Among the entries below, find the line with "turned.rotate(FreeCAD.Vector(0, y, z), x_axis, latch_hang_angle)", then quote it and each following line up to and including the line with "obj.matrix_world = world", and nothing else.

--- begin Source records ---

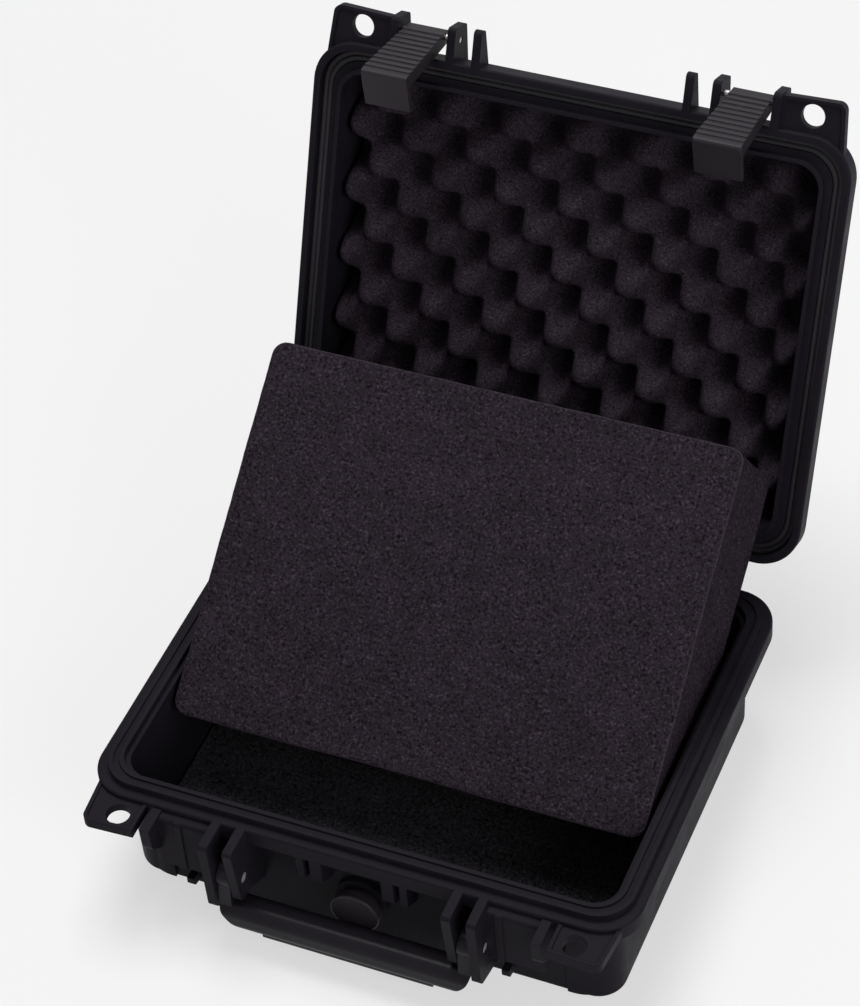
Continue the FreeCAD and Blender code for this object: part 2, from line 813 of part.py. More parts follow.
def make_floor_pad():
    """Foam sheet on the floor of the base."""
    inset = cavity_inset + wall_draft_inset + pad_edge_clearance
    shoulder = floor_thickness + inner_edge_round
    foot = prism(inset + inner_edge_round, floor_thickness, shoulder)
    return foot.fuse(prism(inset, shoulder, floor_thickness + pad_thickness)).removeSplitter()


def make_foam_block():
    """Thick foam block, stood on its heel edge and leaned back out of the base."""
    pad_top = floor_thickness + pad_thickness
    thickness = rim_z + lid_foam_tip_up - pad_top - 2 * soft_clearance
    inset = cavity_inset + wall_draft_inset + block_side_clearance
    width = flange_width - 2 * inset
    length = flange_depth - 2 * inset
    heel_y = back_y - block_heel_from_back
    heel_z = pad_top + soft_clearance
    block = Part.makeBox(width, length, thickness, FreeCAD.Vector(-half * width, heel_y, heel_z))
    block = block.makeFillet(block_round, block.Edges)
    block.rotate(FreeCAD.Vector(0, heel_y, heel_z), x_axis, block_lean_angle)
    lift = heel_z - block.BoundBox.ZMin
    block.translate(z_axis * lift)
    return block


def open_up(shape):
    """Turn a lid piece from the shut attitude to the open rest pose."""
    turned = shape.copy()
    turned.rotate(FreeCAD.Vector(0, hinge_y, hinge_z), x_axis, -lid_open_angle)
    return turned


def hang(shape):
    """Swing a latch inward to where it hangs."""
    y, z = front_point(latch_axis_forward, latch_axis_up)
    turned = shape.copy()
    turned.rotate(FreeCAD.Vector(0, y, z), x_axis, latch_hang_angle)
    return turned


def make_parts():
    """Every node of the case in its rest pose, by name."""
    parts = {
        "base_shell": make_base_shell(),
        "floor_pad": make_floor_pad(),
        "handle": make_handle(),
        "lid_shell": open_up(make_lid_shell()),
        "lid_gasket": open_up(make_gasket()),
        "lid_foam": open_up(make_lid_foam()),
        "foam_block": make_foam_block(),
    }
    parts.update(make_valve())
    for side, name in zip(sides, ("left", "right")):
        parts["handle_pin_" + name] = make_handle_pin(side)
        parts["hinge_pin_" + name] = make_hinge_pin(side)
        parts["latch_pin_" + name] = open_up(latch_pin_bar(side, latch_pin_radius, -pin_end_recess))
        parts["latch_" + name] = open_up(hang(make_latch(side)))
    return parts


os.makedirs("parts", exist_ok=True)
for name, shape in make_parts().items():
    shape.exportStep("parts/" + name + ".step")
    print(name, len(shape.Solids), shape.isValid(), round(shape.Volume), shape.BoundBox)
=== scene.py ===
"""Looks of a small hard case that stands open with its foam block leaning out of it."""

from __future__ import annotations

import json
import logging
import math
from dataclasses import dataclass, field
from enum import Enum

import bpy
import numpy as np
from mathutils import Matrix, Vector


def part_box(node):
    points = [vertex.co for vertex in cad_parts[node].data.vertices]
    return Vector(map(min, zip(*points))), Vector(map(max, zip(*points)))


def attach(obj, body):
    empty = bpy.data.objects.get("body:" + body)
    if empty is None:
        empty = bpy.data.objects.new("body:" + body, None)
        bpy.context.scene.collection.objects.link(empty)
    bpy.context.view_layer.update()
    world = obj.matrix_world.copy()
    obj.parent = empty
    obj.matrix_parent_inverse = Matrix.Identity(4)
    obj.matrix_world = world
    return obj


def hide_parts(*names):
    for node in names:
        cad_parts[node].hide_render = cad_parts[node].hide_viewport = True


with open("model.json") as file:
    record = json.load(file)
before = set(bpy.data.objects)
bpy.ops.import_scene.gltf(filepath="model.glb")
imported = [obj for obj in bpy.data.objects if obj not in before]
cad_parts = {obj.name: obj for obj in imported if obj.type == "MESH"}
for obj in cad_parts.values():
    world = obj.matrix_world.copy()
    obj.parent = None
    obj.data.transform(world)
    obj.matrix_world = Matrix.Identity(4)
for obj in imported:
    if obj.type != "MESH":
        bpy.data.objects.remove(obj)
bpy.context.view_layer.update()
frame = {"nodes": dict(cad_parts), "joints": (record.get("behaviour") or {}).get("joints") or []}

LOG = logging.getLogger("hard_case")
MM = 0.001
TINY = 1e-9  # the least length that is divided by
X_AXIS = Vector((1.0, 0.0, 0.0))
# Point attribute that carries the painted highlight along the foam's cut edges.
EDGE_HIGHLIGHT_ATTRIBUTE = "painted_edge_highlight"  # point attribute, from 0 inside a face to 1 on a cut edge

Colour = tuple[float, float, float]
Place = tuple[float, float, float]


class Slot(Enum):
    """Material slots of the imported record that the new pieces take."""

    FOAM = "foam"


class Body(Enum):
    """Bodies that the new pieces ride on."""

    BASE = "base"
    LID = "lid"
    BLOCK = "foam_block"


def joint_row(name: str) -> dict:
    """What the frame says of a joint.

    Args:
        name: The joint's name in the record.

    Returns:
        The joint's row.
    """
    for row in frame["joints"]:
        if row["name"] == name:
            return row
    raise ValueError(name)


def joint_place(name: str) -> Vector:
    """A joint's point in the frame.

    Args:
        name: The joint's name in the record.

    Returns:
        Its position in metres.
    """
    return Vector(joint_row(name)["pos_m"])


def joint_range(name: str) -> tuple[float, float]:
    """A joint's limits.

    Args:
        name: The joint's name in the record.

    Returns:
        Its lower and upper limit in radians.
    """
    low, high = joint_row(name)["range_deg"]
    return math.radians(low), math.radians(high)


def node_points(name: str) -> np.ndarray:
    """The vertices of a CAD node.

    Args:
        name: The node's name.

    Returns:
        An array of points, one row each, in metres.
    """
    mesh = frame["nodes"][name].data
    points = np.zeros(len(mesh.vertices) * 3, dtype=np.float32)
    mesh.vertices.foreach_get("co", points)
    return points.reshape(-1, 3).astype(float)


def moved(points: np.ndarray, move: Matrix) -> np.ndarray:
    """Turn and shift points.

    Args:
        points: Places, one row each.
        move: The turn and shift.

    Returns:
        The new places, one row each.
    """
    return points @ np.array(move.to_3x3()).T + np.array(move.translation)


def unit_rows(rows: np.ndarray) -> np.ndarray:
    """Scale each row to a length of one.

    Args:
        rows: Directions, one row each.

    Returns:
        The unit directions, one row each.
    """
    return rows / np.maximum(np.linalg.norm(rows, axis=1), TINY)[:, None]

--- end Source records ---
--- begin Source records ---

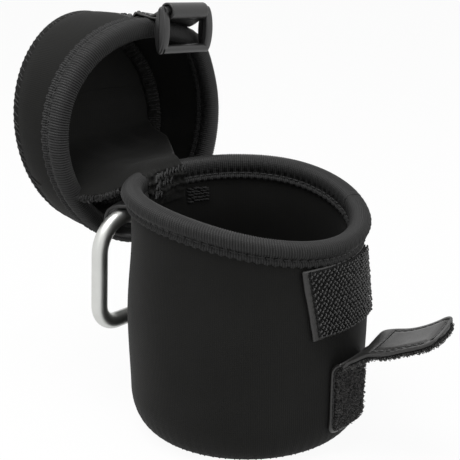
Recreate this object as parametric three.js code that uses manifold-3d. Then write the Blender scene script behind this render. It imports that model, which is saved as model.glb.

--- end Source records ---

Answer below.
    turned.rotate(FreeCAD.Vector(0, y, z), x_axis, latch_hang_angle)
    return turned


def make_parts():
    """Every node of the case in its rest pose, by name."""
    parts = {
        "base_shell": make_base_shell(),
        "floor_pad": make_floor_pad(),
        "handle": make_handle(),
        "lid_shell": open_up(make_lid_shell()),
        "lid_gasket": open_up(make_gasket()),
        "lid_foam": open_up(make_lid_foam()),
        "foam_block": make_foam_block(),
    }
    parts.update(make_valve())
    for side, name in zip(sides, ("left", "right")):
        parts["handle_pin_" + name] = make_handle_pin(side)
        parts["hinge_pin_" + name] = make_hinge_pin(side)
        parts["latch_pin_" + name] = open_up(latch_pin_bar(side, latch_pin_radius, -pin_end_recess))
        parts["latch_" + name] = open_up(hang(make_latch(side)))
    return parts


os.makedirs("parts", exist_ok=True)
for name, shape in make_parts().items():
    shape.exportStep("parts/" + name + ".step")
    print(name, len(shape.Solids), shape.isValid(), round(shape.Volume), shape.BoundBox)
=== scene.py ===
"""Looks of a small hard case that stands open with its foam block leaning out of it."""

from __future__ import annotations

import json
import logging
import math
from dataclasses import dataclass, field
from enum import Enum

import bpy
import numpy as np
from mathutils import Matrix, Vector


def part_box(node):
    points = [vertex.co for vertex in cad_parts[node].data.vertices]
    return Vector(map(min, zip(*points))), Vector(map(max, zip(*points)))


def attach(obj, body):
    empty = bpy.data.objects.get("body:" + body)
    if empty is None:
        empty = bpy.data.objects.new("body:" + body, None)
        bpy.context.scene.collection.objects.link(empty)
    bpy.context.view_layer.update()
    world = obj.matrix_world.copy()
    obj.parent = empty
    obj.matrix_parent_inverse = Matrix.Identity(4)
    obj.matrix_world = world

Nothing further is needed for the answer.